• Exercise directions:
Please output exactly the lines of the material from the first through the line containing "return Vector((axis.x, axis.y, 0)), (high.x", and nothing more.

• Information provided:
------

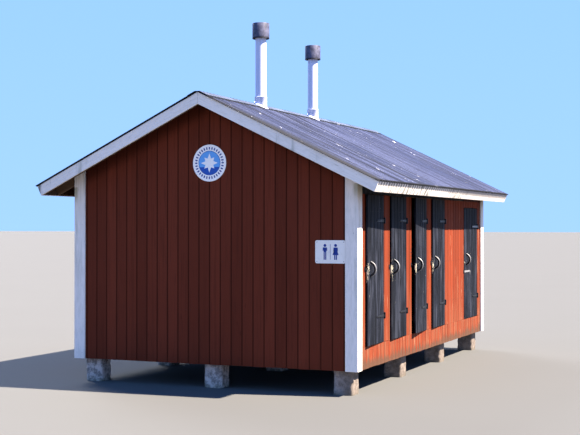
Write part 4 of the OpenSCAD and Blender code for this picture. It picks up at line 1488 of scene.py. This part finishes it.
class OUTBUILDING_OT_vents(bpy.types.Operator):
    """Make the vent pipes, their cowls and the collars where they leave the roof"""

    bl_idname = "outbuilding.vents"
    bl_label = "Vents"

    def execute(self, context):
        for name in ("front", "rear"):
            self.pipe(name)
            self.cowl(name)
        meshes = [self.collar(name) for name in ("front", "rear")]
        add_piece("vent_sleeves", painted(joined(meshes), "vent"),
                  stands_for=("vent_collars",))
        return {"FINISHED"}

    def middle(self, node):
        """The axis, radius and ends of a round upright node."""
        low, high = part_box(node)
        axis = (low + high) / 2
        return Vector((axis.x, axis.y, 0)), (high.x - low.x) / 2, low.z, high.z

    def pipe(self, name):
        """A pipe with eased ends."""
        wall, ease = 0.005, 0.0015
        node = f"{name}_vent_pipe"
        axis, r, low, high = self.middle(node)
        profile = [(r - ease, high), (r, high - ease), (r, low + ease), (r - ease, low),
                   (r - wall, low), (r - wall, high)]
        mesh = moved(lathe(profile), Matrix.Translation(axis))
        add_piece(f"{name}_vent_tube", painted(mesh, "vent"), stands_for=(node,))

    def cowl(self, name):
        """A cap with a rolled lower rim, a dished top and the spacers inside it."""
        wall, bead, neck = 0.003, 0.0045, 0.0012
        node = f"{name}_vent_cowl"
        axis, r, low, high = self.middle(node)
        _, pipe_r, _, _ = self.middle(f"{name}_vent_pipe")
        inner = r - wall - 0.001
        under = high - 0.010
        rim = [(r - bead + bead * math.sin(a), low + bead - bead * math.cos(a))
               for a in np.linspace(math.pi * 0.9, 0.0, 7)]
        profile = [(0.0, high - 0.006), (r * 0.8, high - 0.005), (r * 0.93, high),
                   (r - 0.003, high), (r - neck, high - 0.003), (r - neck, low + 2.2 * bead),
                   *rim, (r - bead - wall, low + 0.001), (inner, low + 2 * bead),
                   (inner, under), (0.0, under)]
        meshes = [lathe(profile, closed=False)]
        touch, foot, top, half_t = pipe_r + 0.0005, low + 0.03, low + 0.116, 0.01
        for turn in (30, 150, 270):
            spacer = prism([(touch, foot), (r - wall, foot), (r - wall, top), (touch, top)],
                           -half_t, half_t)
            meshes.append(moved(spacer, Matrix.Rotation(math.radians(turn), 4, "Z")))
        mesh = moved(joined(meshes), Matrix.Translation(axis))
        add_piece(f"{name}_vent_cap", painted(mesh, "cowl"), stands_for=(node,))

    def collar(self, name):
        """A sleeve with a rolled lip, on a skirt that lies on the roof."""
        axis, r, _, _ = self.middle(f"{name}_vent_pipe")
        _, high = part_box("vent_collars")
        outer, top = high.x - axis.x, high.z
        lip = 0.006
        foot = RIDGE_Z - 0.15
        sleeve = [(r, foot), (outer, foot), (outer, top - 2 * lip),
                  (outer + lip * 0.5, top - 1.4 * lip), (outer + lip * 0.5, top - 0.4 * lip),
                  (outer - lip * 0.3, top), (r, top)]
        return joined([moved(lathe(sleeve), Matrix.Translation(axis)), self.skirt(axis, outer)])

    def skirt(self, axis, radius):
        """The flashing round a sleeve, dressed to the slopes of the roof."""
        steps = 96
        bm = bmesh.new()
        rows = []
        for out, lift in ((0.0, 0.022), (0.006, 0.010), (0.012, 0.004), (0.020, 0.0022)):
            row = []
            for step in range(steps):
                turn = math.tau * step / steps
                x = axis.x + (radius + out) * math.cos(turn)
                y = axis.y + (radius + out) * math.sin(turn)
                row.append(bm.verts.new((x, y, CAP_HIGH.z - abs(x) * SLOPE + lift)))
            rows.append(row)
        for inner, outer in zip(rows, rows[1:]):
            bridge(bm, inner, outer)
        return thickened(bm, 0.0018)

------

• Complete output:
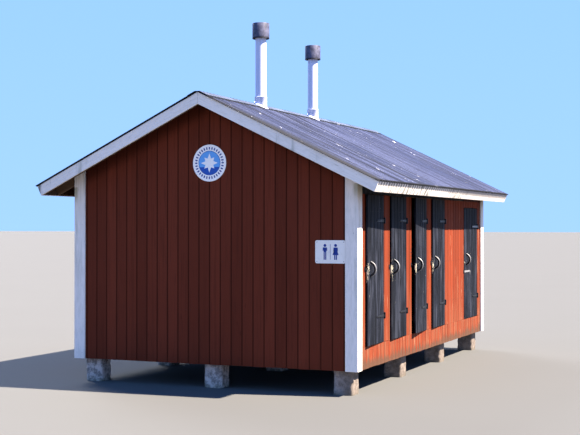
Write part 4 of the OpenSCAD and Blender code for this picture. It picks up at line 1488 of scene.py. This part finishes it.
class OUTBUILDING_OT_vents(bpy.types.Operator):
    """Make the vent pipes, their cowls and the collars where they leave the roof"""

    bl_idname = "outbuilding.vents"
    bl_label = "Vents"

    def execute(self, context):
        for name in ("front", "rear"):
            self.pipe(name)
            self.cowl(name)
        meshes = [self.collar(name) for name in ("front", "rear")]
        add_piece("vent_sleeves", painted(joined(meshes), "vent"),
                  stands_for=("vent_collars",))
        return {"FINISHED"}

    def middle(self, node):
        """The axis, radius and ends of a round upright node."""
        low, high = part_box(node)
        axis = (low + high) / 2
        return Vector((axis.x, axis.y, 0)), (high.x - low.x) / 2, low.z, high.z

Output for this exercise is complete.